I wrote a rather small skeleton for my web apps and thought that I would also add a small cache for it.
It is rather simple:
If the current page exists as a file in the cache and the file isn't too old, read it out and exit instead of rebuilding the page
If the current page isn't cached/outdated recalc the page and save it
However, the bad thing about it is:
My performance tests with a page that receives 40 relatively long posts via a MySQL query said that with using the cache, it took even longer to handle a single request (1000 tests each)
How can that happen?
How can doing a MySQL query, looping through the results the first time, passing the results to the template and then looping through the results for the second time be faster than a filemtime() check and a readout?

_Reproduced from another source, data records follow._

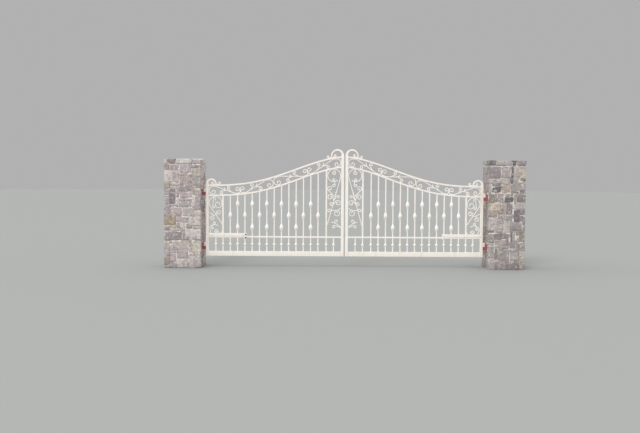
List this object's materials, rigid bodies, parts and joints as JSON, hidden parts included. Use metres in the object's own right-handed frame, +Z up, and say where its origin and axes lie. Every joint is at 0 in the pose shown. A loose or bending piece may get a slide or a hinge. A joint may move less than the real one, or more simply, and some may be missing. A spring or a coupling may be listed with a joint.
{
  "type": "driveway gate",
  "caption": "Double-leaf wrought iron driveway gate with a swept scrollwork top, hung between two fieldstone pillars.",
  "frame": {"origin": "middle of the left pillar's base, on its flat underside, at the lowest ground", "axes": "+X along the closed gate to the right pillar, +Y the side that the leaves open to, away from the picture's camera, +Z up"},
  "size_m": [6.157, 0.65, 2.0376],
  "materials": {
    "white_paint": "off-white brushed gloss paint on forged and bar iron, weathered, with a little rust at the joints",
    "red_primer": "red-brown iron primer, matt",
    "fieldstone": "split fieldstone in grey, mauve and tan, laid in pale mortar"
  },
  "bodies": {
    "pillars": {"left_pillar": "fieldstone", "right_pillar": "fieldstone", "left_top_course": "fieldstone", "right_top_course": "fieldstone", "left_upper_hinge_bracket": "red_primer", "left_lower_hinge_bracket": "red_primer", "right_upper_hinge_bracket": "red_primer", "right_lower_hinge_bracket": "red_primer"},
    "left_leaf": {"left_hinge_stile": "white_paint", "left_meeting_stile": "white_paint", "left_bottom_rail": "white_paint", "left_lower_rail": "white_paint", "left_stiffening_bar": "white_paint", "left_top_rail": "white_paint", "left_under_rail": "white_paint", "left_inner_verticals": "white_paint", "left_balusters": "white_paint", "left_pickets": "white_paint", "left_band_scrolls": "white_paint", "left_hinge_panel_scrolls": "white_paint", "left_meeting_panel_scrolls": "white_paint", "left_crooks": "white_paint", "left_hinge_barrels": "white_paint"},
    "right_leaf": {"right_hinge_stile": "white_paint", "right_meeting_stile": "white_paint", "right_bottom_rail": "white_paint", "right_lower_rail": "white_paint", "right_stiffening_bar": "white_paint", "right_top_rail": "white_paint", "right_under_rail": "white_paint", "right_inner_verticals": "white_paint", "right_balusters": "white_paint", "right_pickets": "white_paint", "right_band_scrolls": "white_paint", "right_hinge_panel_scrolls": "white_paint", "right_meeting_panel_scrolls": "white_paint", "right_crooks": "white_paint", "right_hinge_barrels": "white_paint"}
  },
  "joints": [
    {"name": "left_leaf_hinge", "type": "hinge", "parent": "pillars", "child": "left_leaf", "pos_m": [0.352, -0.115, 0.366], "axis": [0, 0, 1], "range_deg": [0, 90]},
    {"name": "right_leaf_hinge", "type": "hinge", "parent": "pillars", "child": "right_leaf", "pos_m": [5.155, -0.115, 0.375], "axis": [0, 0, -1], "range_deg": [0, 90]}
  ]
}
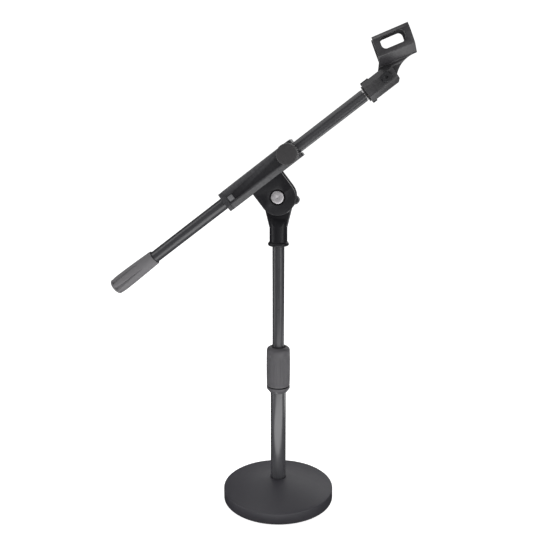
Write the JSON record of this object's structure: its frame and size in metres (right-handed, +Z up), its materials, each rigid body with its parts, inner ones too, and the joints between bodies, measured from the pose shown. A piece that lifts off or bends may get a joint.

Should I just remove the complete raw-PHP cache and relieve on the availability of some PHP cache like memcached or so?
Premature optimization is the root of all evil. If you don't need a cache, don't use a cache.
That being said, if you are content to not serve up dynamic content per request, you might want to look into using a caching proxy such as varnish and cutting out PHP and the webserver entirely. There's quite a bit of overhead to get to even your first line of PHP, and serving static files through PHP is a little dirty.
If you just want to cache elements, something like memcached or APC's cache is the way to go. APC has the advantage of being more readily available (you should have APC installed on your servers for the opcode cache if you care at all about performance) and memcached has the option of letting you have a cache that's accessible by multiple webservers (and/or multiple caches)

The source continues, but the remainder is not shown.